50 – Three players passed 50 NRL games for the Warriors in 2019; Bunty Afoa (now 64 games), Jazz Tevaga (57) and Blake Ayshford (50).

74 – Sam Lisone moved into fourth place for the most appearances from the bench for the Warriors in the Round 16 clash against the Knights. Lisone has now come off the pine on 74 occasions, still some way behind the outright leader Ben Matulino who was an interchange player on 104 occasions (as well as making 108 starting appearances).

17 – Ken Maumalo’s 17 tries this season, is the sixth equal best in a season for the club. He sits alongside Clinton Toopi (2003) and Manu Vatuvei (2014) who both scored 17 in a season. The season record of 23 still jointly held by Francis Meli (2003) and David Fustitu’a (2018).

60 – David Fustitu’a moved to 60 career tries for the Warriors, now in equal fifth place with Francis Meli who scored 60 tries from 110 games for the club.

69 – Issac Luke brought up his 50th club goal in the Round 16 win over the Knights. Eventually finishing the season, and his Warriors career with 69 goals. He sits in ninth place overall.

194 – Issac Luke also passed the 150 points mark in his Warriors career. His 62 points this year taking his total to 194 career points for the Warriors.

124 – Ken Maumalo’s bumper try scoring season saw him move past the 100 point barrier for the club. After starting the season with 56 points his 17 tries left him with 124 points by season’s end.


2019 NRL Milestones:

300 – Veteran forward Adam Blair (311) became just the third New Zealander to play 300 NRL games, bringing up the milestone in the Round 14 clash against the Gold Coast Titans. He joins fellow Kiwis Ruben Wiki (311) and Simon Mannering (301).

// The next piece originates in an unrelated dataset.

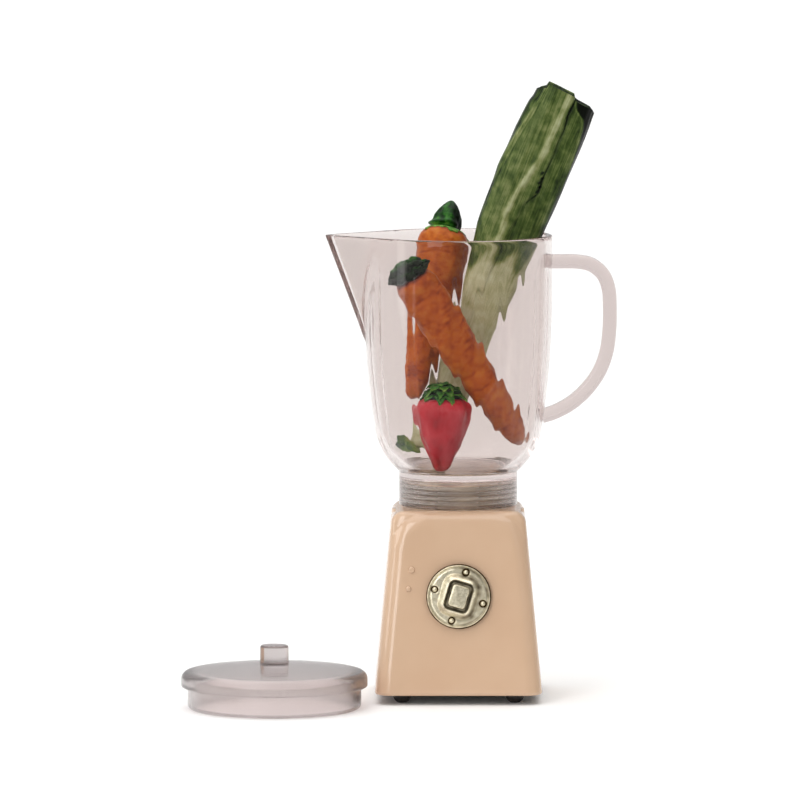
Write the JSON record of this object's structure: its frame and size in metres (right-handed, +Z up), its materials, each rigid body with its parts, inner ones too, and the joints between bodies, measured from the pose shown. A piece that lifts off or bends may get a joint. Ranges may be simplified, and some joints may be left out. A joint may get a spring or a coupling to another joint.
{
  "type": "toy blender",
  "caption": "Doll-size toy blender: enamelled base with a turning dial and push button, lift-off clear jug with spout and handle, a loose lid, and painted toy vegetables in the jug.",
  "frame": {"origin": "point on the floor under the jug's upright axis, midway between the four feet", "axes": "+Z up along the jug's axis; the dial faces -Y, the spout points to -X and the handle to +X"},
  "size_m": [0.0825, 0.0544, 0.1178],
  "materials": {
    "housing_enamel": "glossy enamel",
    "zinc_plate": "zinc-plated",
    "foot_rubber": "matt",
    "screw_steel": "satin",
    "spigot_metal": "turned, tarnished",
    "antique_silver": "antiqued casting",
    "spring_steel": "bright wire",
    "clear_plastic": "clear, faint mauve tint",
    "leek_paint": "hand-painted resin",
    "carrot_paint": "hand-painted resin",
    "strawberry_paint": "hand-painted resin"
  },
  "bodies": {
    "base": {"housing": "housing_enamel", "base_plate": "zinc_plate", "foot_front_left": "foot_rubber", "foot_front_right": "foot_rubber", "foot_back_left": "foot_rubber", "foot_back_right": "foot_rubber", "base_plate_screws": "screw_steel", "spigot": "spigot_metal", "spigot_screw": "screw_steel", "spigot_washer": "zinc_plate"},
    "dial": {"dial": "antique_silver", "dial_rivets": "antique_silver", "dial_clip": "spring_steel", "button_spring": "spring_steel"},
    "button": {"switch_button": "antique_silver", "button_clip": "spring_steel"},
    "jug": {"jug": "clear_plastic", "jug_handle": "clear_plastic"},
    "lid": {"lid": "clear_plastic"},
    "leek": {"leek": "leek_paint"},
    "carrot_back": {"carrot_back": "carrot_paint"},
    "carrot_front": {"carrot_front": "carrot_paint"},
    "strawberry": {"strawberry": "strawberry_paint"}
  },
  "joints": [
    {"name": "dial_turn", "type": "hinge", "parent": "base", "child": "dial", "pos_m": [0, -0.01411, 0.0206], "axis": [0, -0.9955, 0.0947], "continuous": true},
    {"name": "button_press", "type": "slide", "parent": "dial", "child": "button", "axis": [0, 0.9955, -0.0947], "range_m": [0, 0.0006], "stiffness_N_per_m": 100, "springref_m": -0.001, "deforming": ["button_spring"]},
    {"name": "jug_lift", "type": "slide", "parent": "base", "child": "jug", "axis": [0, 0, 1], "range_m": [0, 0.06]},
    {"name": "lid_lift", "type": "slide", "parent": "base", "child": "lid", "axis": [0, 0, 1], "range_m": [0, 0.06]},
    {"name": "leek_lift", "type": "slide", "parent": "jug", "child": "leek", "axis": [0.36, -0.0259, 0.9326], "range_m": [0, 0.06]},
    {"name": "carrot_back_lift", "type": "slide", "parent": "jug", "child": "carrot_back", "axis": [-0.0588, 0.1863, 0.9807], "range_m": [0, 0.045]},
    {"name": "carrot_front_lift", "type": "slide", "parent": "jug", "child": "carrot_front", "axis": [0.0497, -0.0994, 0.9938], "range_m": [0, 0.05]},
    {"name": "strawberry_lift", "type": "slide", "parent": "jug", "child": "strawberry", "axis": [-0.5375, -0.1654, 0.8269], "range_m": [0, 0.002]}
  ]
}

200 – Leeson Ah Mau (203) passed 200 NRL games in the Round 22 clash against the Sydney Roosters.

150 – Roger Tuivasa-Sheck (160) played his 150th NRL game in the Round 15 clash against the Panthers.

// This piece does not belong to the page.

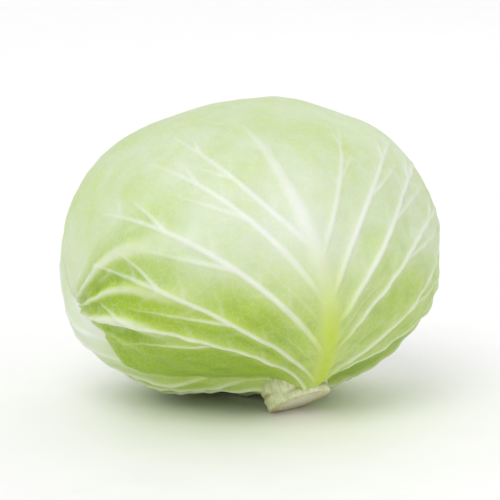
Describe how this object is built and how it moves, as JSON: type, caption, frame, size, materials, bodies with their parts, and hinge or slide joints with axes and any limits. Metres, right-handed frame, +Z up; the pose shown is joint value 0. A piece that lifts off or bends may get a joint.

150 – Blake Green (160) also passed 150 NRL games in the Round 15 clash against the Panthers. Green has also played 88 games in the UK SuperLeague.

100 – Agnatius Paasi (101) made his 100th NRL appaearance in the Round 24 clash against the Rabbitohs.

100 – Kodi Nikorima (100) made his 100th NRL appearance in the Round 25 clash against the Raiders.

50 – Issac Luke (50) scored his 50th NRL try in the Round 19 clash against the Eels.

200 – Luke (203) also kicked the 200th goal of his NRL career in the Round 25 clash against the Raiders.



24 – Leeson Ah Mau was the only player to appear in every game for the Warriors in 2019, starting in 21 games and coming off the bench in three others. Lachlan Burr, Peta Hiku, Ken Maumalo, Agnatius Paasi, Isaiah Papali’i and Roger Tuivasa-Sheck all missed just one game.



9 – Nine players made their debut for the Warriors this season – six New Zealand-born players and three Australian-born.

5 – For five of them it also doubled as their NRL debut.

3 – We had our second and third Adams – Keighran and Pompey joining teammate Adam Blair as the only Adams to play for the Warriors.

2 – We had our second Patrick, Herbert joining Ah Van.

1 – There was also club firsts for the names Chanel, Hayze, Joshua, Kodi, Lachlan and Taane.


All the best for the off-season Warriors fans. A few months of daydreaming about a new season of hope and glory come this time next year. We are Warriors.